Group establishment, effectively quasi-mergers, along the various lines of the Lufthansa group, Air France-KLM, LATAM, have also been partial steps along this route. But this model has limitations, mostly geographic. From BGAs, through the range of multilateral and bilateral arrangements, all airlines will continue to review their partnership needs increasingly actively - and those results can be to disrupt longstanding arrangements, as well as spawning new forms of relationship.

Cross border JVs are one form of this; just as metal neutral JVs within a BGA are opportunistic ways of chipping away at the old constraints. And as airlines explore the limits of equity ownership, new issues arise. These mostly relate to "control" and, in particular, who wields it. But what's best for one airline isn't necessarily best for others.

The more acute focus on individual needs has been accelerated by the impact of LCCs in local markets and the Gulf airlines in global markets. The "best" interest is becoming the common denominator, so that bilateral links which deliver precise results are increasingly favoured. As achieving tailored outcomes becomes more important, largely passive branding roles are diminishing in importance. This feature is also being accompanied more and more by explorations of the power and value of equity ownership.

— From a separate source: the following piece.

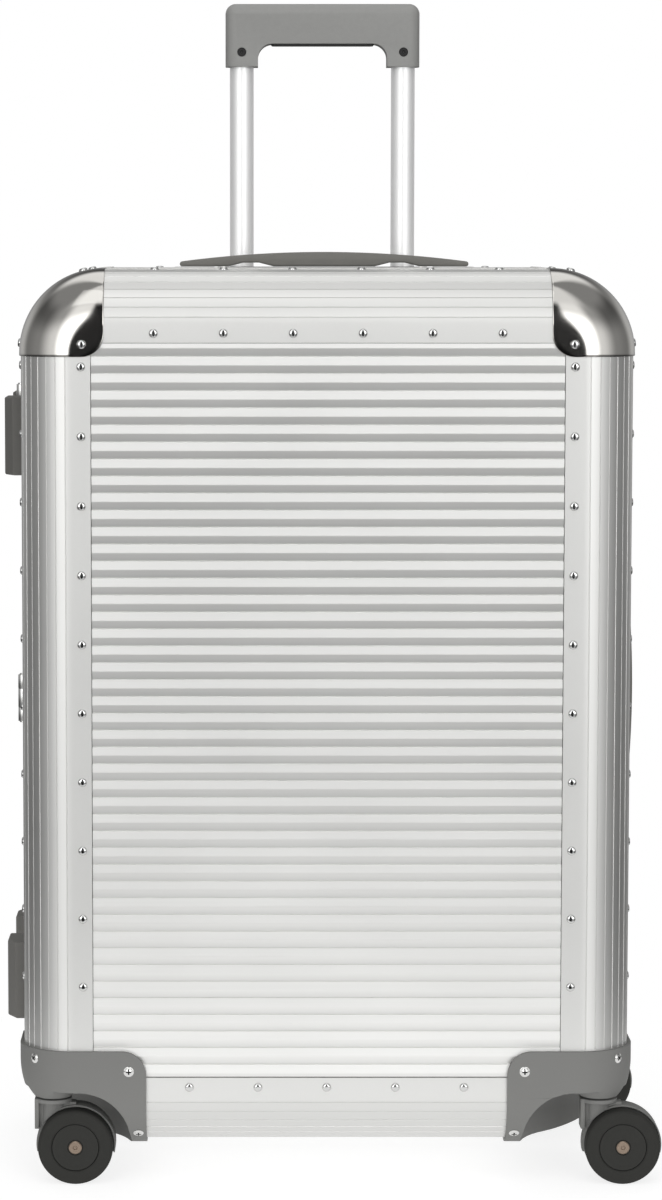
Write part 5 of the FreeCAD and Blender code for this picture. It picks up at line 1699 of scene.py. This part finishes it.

Etihad has led the way with an extensive minority equity strategy, in its equity partnership; this has more of the signs of a multilateral partnership, with one dominant buyer. Others have recently established purely bilateral equity holdings internationally, like Hainan Airlines, across various markets. A cashed up Delta has been more specific in its acquisitions, entrenching links (and market share) in markets it directly serves, from the North Atlantic (Virgin Atlantic), to Latin America (Gol and Aeromexico), and to China (China Eastern). Qatar Airways, after acquiring 10% of IAG in 2015, is already looking at more foreign investment opportunities, with Royal Air Maroc identified as a target.

The value of minority investments such as these can vary widely, but collectively they chip away at the rock of "ownership and control". The amount of control that can be exercised is partly a factor of the size of the minority stake, partly of the relative status of the airline being bought. The expectations that come with a 10% share are necessarily very different from a 49% holding. One is little more than a friendship ring; the latter is more than an engagement ring.

The largely Asian cross border JV concept will undoubtedly continue to expand its coverage, as new entrant airlines proliferate. There are undoubtedly more equity acquisitions to come in 2016. If there is one thing that the upheavals in areas of the sharing economy like taxis and accommodation rentals have shown, it is that artificial market access controls are prime targets for disruption.

The house will not fall in 2016, but the winds will continue to blow.